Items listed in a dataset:
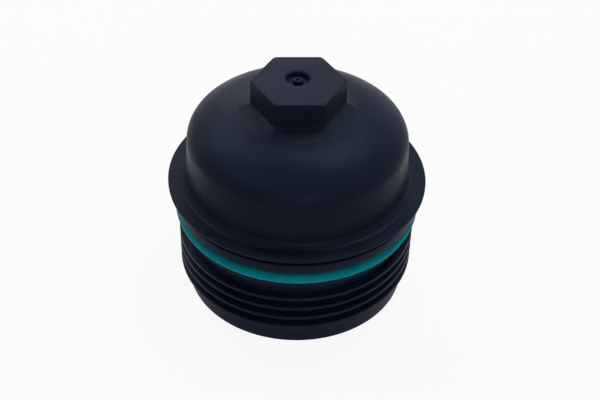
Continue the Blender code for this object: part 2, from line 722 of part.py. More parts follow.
def outlet_mesh():
    """Kidney-shaped cutter for one outlet of the retainer."""
    inner = STEM_RADIUS + CLEARANCE + RETAINER_HUB_WALL
    outline = arc((0.0, 0.0), SPRING_PILOT_RADIUS, -OUTLET_SPAN / 2, OUTLET_SPAN / 2, 5)
    outline += arc((0.0, 0.0), inner, OUTLET_SPAN / 2, -OUTLET_SPAN / 2, 5)
    outlet = plate_mesh("outlet", outline, 2 * (HUB_TOP_Z - RETAINER_Z))
    for vertex in outlet.vertices:
        vertex.co.z += RETAINER_Z
    return outlet


def build_retainer(parts, cutters, material):
    """Snap-in disc that the spring pushes on, with a hub that guides the stem."""
    outer = SPIGOT_BORE_RADIUS - CLEARANCE
    lip = SPIGOT_BORE_RADIUS + RETAINER_LIP
    hub_bore = STEM_RADIUS + CLEARANCE
    hub = hub_bore + RETAINER_HUB_WALL
    profile = [
        (hub_bore, HUB_TOP_Z),
        (hub, HUB_TOP_Z),
        (hub, RETAINER_TOP_Z),
        (outer, RETAINER_TOP_Z),
        (outer, LIP_Z + RETAINER_LIP_HEIGHT),
        (lip, LIP_Z + RETAINER_LIP_HEIGHT / 2),
        (lip, LIP_Z),
        (outer, LIP_Z),
        (outer, RETAINER_Z),
        (hub_bore, RETAINER_Z),
    ]
    retainer = turned("spring_retainer", profile, VALVE_SEGMENTS, parts, material)
    outlets = turned_copies("outlets", outlet_mesh(), OUTLET_COUNT)
    combine(retainer, new_object("outlets", outlets, cutters), "DIFFERENCE")
    return retainer


def main():
    """Build every piece in its place."""
    clear_scene()
    parts = new_collection("oil_filter_housing_cap")
    cutters = new_collection("cutters")
    black_nylon = new_material("black_nylon", (0.012, 0.015, 0.026), 0.42)
    green_rubber = new_material("green_rubber", (0.0, 0.20, 0.17), 0.45)
    dark_nylon = new_material("dark_nylon", (0.02, 0.022, 0.026), 0.5)
    dark_rubber = new_material("dark_rubber", (0.015, 0.015, 0.016), 0.6)
    amber_resin = new_material("amber_resin", (0.16, 0.06, 0.02), 0.45)
    spring_steel = new_material("spring_steel", (0.45, 0.45, 0.46), 0.3, 1.0)
    pale_nylon = new_material("pale_nylon", (0.55, 0.53, 0.47), 0.5)

    build_cap(parts, cutters, black_nylon)
    ring_radius = GROOVE_RADIUS + CLEARANCE + RING_CORD / 2
    ring_z = GROOVE_Z + CLEARANCE + RING_CORD / 2
    ring("sealing_ring", ring_radius, ring_z, RING_CORD, CAP_SEGMENTS, parts, green_rubber)

    build_valve_body(parts, cutters, dark_nylon)
    seal_radius = SPIGOT_RADIUS - SEAL_GROOVE_DEPTH + CLEARANCE + SEAL_CORD / 2
    seal_z = SEAL_GROOVE_TOP_Z - SEAL_GROOVE_HEIGHT / 2
    ring("spigot_seal", seal_radius, seal_z, SEAL_CORD, VALVE_SEGMENTS, parts, dark_rubber)
    build_plate(parts, amber_resin)
    build_spring(parts, spring_steel)
    build_retainer(parts, cutters, pale_nylon)

    bpy.context.view_layer.update()
    for piece in parts.objects:
        if piece.type == "MESH":
            shade_by_angle(piece)


main()
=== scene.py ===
"""Looks of the screw-in cap of an oil filter housing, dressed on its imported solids.

Lengths are in metres, +Z runs up the screw axis and the cap stands on its rim at z = 0.
"""
import math

import bpy
import numpy as np
from mathutils import Matrix, Vector

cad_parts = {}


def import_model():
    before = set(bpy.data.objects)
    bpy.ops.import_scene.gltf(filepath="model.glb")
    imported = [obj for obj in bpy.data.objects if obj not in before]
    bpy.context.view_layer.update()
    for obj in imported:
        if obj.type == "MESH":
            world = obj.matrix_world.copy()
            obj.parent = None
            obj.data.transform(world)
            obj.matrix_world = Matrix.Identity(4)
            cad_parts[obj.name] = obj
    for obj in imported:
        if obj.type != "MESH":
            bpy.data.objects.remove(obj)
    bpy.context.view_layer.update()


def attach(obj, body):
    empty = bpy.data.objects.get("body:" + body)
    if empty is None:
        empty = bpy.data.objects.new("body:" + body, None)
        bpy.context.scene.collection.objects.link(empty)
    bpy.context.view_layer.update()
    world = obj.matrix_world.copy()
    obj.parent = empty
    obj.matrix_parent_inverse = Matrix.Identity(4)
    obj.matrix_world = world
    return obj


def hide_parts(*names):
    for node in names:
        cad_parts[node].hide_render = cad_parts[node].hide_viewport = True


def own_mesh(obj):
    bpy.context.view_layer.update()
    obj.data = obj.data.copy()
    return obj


MM = 0.001

# Fineness round the axis, round small sections and at roundings
CAP_STEPS = 288
THREAD_STEPS = 216
VALVE_STEPS = 144
CORD_STEPS = 28
WIRE_STEPS = 14
ROUNDING_STEPS = 4

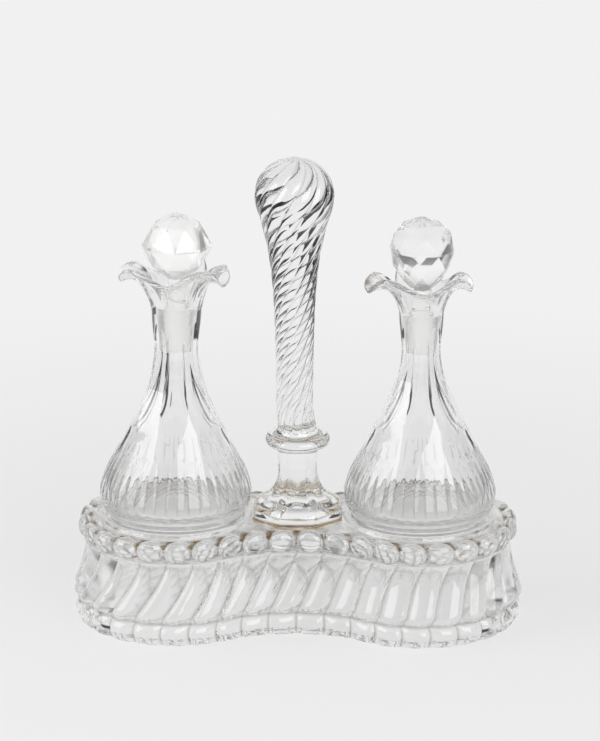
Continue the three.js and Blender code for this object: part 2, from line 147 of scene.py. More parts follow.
# lean: sideways for each millimetre of height; neck, rise: how the neck's radius and the lip's
# height differ; petals: direction in degrees, and how its reach and height differ; knob: height and
# radius of each ring of corners; tip_residue: residue on the petal at the left
CRUETS = {
    "left": {
        "lean": 0.013, "neck": 0.0, "rise": 3.0, "tip_residue": 0,
        "petals": ((82, 0, -3), (181, 1, -2.2), (323, 3, 0.3)),
        "plug_top": 151.5, "shank": 4.3, "turn": 0.0,
        "knob": [(164.6, 4.2), (171.2, 12.3), (180.2, 16.4), (190.7, 10.8), (195, 3)],
    },
    "right": {
        "lean": 0.0, "neck": -1.2, "rise": 0.0, "tip_residue": 1,
        "petals": ((98, 0, -3), (202, 1.4, -1.2), (354, -2.2, -2.4)),
        "plug_top": 148.5, "shank": 4.8, "turn": 0.14,
        "knob": [
            (160, 4.6), (165, 9.4), (171.5, 13.4), (179.2, 15.2), (186.6, 13.4), (191.8, 8.6),
            (194.8, 0.6),
        ],
    },
}
KNOB_SIDES = 8
KNOB_EDGE = 0.22  # how much its sharp edges are softened
STEM_AROUND = 96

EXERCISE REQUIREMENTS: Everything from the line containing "build_valve_body(parts, cutters, dark_nylon)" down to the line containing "obj.parent = None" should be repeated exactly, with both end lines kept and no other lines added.

TASK SOLUTION:
    build_valve_body(parts, cutters, dark_nylon)
    seal_radius = SPIGOT_RADIUS - SEAL_GROOVE_DEPTH + CLEARANCE + SEAL_CORD / 2
    seal_z = SEAL_GROOVE_TOP_Z - SEAL_GROOVE_HEIGHT / 2
    ring("spigot_seal", seal_radius, seal_z, SEAL_CORD, VALVE_SEGMENTS, parts, dark_rubber)
    build_plate(parts, amber_resin)
    build_spring(parts, spring_steel)
    build_retainer(parts, cutters, pale_nylon)

    bpy.context.view_layer.update()
    for piece in parts.objects:
        if piece.type == "MESH":
            shade_by_angle(piece)


main()
=== scene.py ===
"""Looks of the screw-in cap of an oil filter housing, dressed on its imported solids.

Lengths are in metres, +Z runs up the screw axis and the cap stands on its rim at z = 0.
"""
import math

import bpy
import numpy as np
from mathutils import Matrix, Vector

cad_parts = {}


def import_model():
    before = set(bpy.data.objects)
    bpy.ops.import_scene.gltf(filepath="model.glb")
    imported = [obj for obj in bpy.data.objects if obj not in before]
    bpy.context.view_layer.update()
    for obj in imported:
        if obj.type == "MESH":
            world = obj.matrix_world.copy()
            obj.parent = None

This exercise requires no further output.